According to a survey conducted by the Philippine Exporters Confederation Inc. (Philexport), the biggest economic problems micro, small and medium-size enterprises (MSMEs) are struggling with are the slowdown in market demand and the increasing cost of raw materials and intermediate goods. Over 70 percent of MSME exporters have traded with countries that are greatly impacted by the COVID-19 pandemic such as China, United States and Singapore.

Losses ranging from $35,000 to $500,000 have been recorded by Philexport. These are attributed to the imposition of international travel restrictions that caused late shipments, canceled import and export orders and loss of suppliers and buyers. In the 36-respondent survey representing 13 sectors such as food, logistics and electronics, newfound difficulties including complications in obtaining loans, delays in remittance of payments and cancellation of credit lines were reported. Abolished trade fairs, excess manpower and liquidation issues have also arisen. 

What export firms are expecting out of an intervention from the government are drastic measures concerning financial assistance. As the global health crisis alters one economy after the other, respondents were requesting support in the forms of tax breaks, loan assistance and refunds for postponed trade fairs. A review of the implementation of the red lane (x-ray requirement for exports) was also appealed for by the MSME participants. A respondent also commented that because the implementation was too sudden and affected parties weren’t consulted, they had to cover for the unnecessary fees the coronavirus outbreak has caused their operations.

Governments from other countries are employing programs for small businesses affected by the pandemic. Canada is offering its small employers a three-month wage subsidy, a $900 bi-weekly emergency care benefit for workers who need to stay home, and a deferral on tax filing for businesses. Meanwhile, Italy (now the epicenter of the pandemic with over 5,000 deaths) provides self-employed workers a monthly allowance of 600 euros for three months, a redundancy fund for companies with fewer than five employees to receive 50 percent of their wages and a 60 percent rent relief to shops. In China, local government policies include tax incentives, reduced loan rates and family and rent allowance.

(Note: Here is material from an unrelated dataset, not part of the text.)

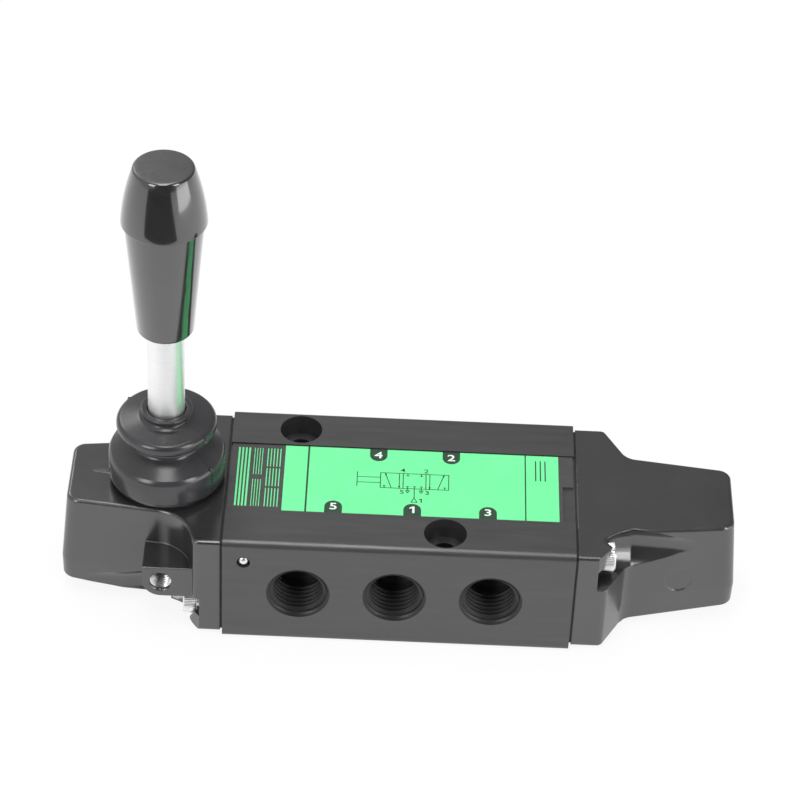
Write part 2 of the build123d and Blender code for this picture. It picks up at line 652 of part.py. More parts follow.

In the Philippines, part of the previously announced P27.1 billion economic package is a loan allocation for MSMEs amounting to P1 billion. This will go to the Department of Trade and Industry’s (DTI) Pondo sa Pagbabago at Pag-asenso or P3 microfinancing program for lending to MSMEs. Under the program, loans from P5,000 to P200,000 could be extended without collateral and with an interest rate of no more than 2.5 percent. Trade secretary Ramon Lopez said that this alternative to the “5-6” lending system is successful with a 98 percent repayment rate. DTI is also currently looking for new sources for inputs and non-traditional markets to aid MSMEs whose operations are affected by the pandemic.